Probably the most important thing to do to ensure ‘reproducible analyses’ is to ‘’’never touch the raw data’’’ – assuming the raw data comes from another source: the web, a client, etc.

If you modify the data using a spreadsheet, you won’t be able to justify the changes you made and ensure that you didn’t introduce errors. When an updated version of the raw data arrives, you will have to reproduce the whole process with no confidence that you will achieve a comparable results. Therefore:


as counterintuitive as that seems.

How do you change messy raw data into something you can analyze? You must do this with a script so the steps are well documented, reproducible and defensible.

This script illustrates the transformations when an updated version arrives

# packages that may need to be installed:
install.packages('devtools', dependencies = TRUE)
install.packages('car', dependencies = TRUE)
install.packages('effects', dependencies = TRUE)
install.packages('snow', dependencies = TRUE)
install.packages('rbenchmark', dependencies = TRUE)
# install.packages('compiler', dependencies = TRUE) # no need to install, now in base

Getting started – and keeping going – with R

This is an example of an R Markdown file written in R Notebook style, i.e. as an R script. All your output from a series of R commands: the commands, the output and graphs are placed in a single HTML file. Optionally, output can also go into a pdf file or a doc file.

You can also include LaTeX in the text for the file, e.g. \(Y = X \beta + \epsilon\).

Getting Started: *

Installing two local packages

This scrips assumes that two packages available on GitHub have been installed, yscs and p3d.

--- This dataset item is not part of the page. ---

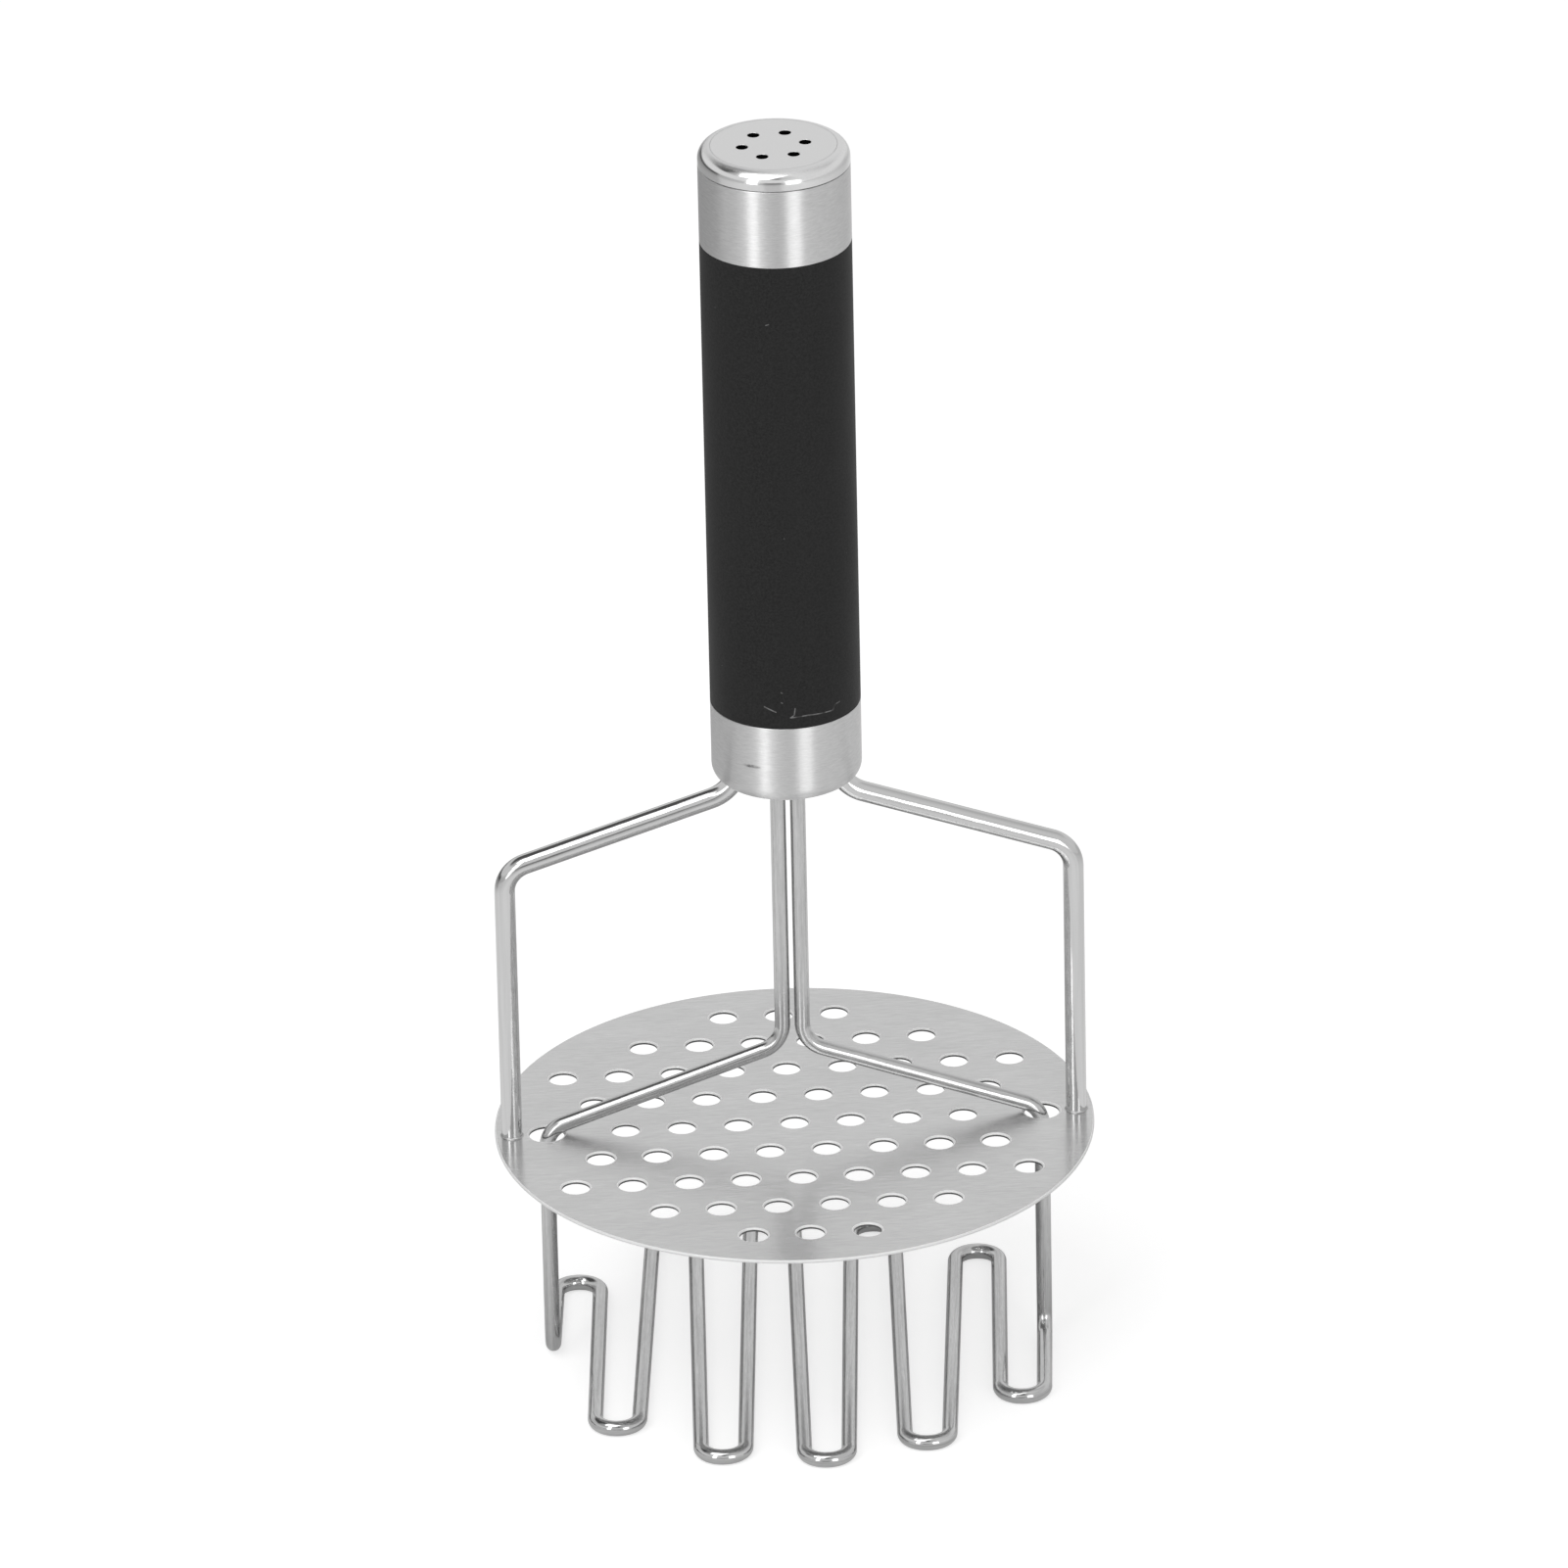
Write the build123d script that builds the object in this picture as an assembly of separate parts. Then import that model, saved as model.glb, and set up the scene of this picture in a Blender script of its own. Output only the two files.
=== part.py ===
from build123d import *
import math
import os

os.makedirs("parts", exist_ok=True)

# Potato masher with a sprung double action, standing upright on its wire grid.
# Millimetres. The origin is the centre of the footprint, at table height.
# +Z runs up the handle, and +X runs along the line of the two grid legs.
# The handle, the frame wires and the plate are one body. The grid wire, with the plunger on
# its upper ends, slides up into the handle when the handle is pressed, against the spring.

# Allowances shared by all pieces
overrun = 1.0
press_clearance = 0.05
running_clearance = 0.08
moving_gap = 0.3

# Perforated plate
plate_d = 116.0
plate_t = 0.7
plate_rim_round = 0.3
plate_top_z = 49.0
hole_d = 5.4
hole_edge_round = 0.35
hole_pitch_x = 10.9
hole_pitch_y = 11.6
hole_edge_distance = 8.0
leg_hole_d = 6.8
leg_hole_land = 1.5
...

if(!require(spida2, quietly = TRUE)) devtools::install_github('gmonette/spida2')
if(!require(p3d, quietly = TRUE)) devtools::install_github('gmonette/p3d')

Importing data

Flat (rectangular) files: - Easiest way of transferring to R: Use .csv files - Main problem I’ve encountered: dates and times - Missing data codes: - Only one code in R - By default ‘NA’ in a character variable becomes missing data - Never been a problem until I had data on Namibia

Collections of hierarchical files: - Transfer individual files and use merge in R to join files

An example where everything goes wrong.

Or “how to use R’s strengths to deal with its weaknesses”

Usually, the easiest way to import a file is
as a .csv file and this works 90% of the time

Here’s an example where everything goes wrong.

# A .csv (comma-separated values) data set saved from Excel
10/19/2012 08:48,CA,"40,000.00",50,75,America
12/31/2012 14:49,NA,"10,000.00",,50,Africa
01/09/2013 23:56,UK,"35,000.00",55,NA,Europe    
file = "dataex.csv")
ex <- read.csv("dataex.csv")
ex    # Namibia is missing!

Variables have different ‘classes’ depending on values

sapply(ex, class)
mean(ex$gdp)     # not numeric
mean(ex$time)    # not a time
mean(ex$smoke, na.rm = TRUE)  # OK
mean(ex$health, na.rm = TRUE) # OK

1: Fix Namibia

ex <- read.csv("dataex.csv", na.strings = NULL) 

now only blanks count as numeric missing values, so:

ex   # 'country' is OK


sapply(ex, class) # The 'NA' for 'health' turns it into a factor
mean(ex$health, na.rm = TRUE)   # Not OK anymore

2: Fix health that is now a factor

exfix <- ex
exfix$health <- as.numeric(as.character(ex$health))
mean(exfix$health, na.rm = TRUE)

Note: ‘as.character’ is essential above

as.numeric( c("12.3","NA","2.1",NA,"1,000"))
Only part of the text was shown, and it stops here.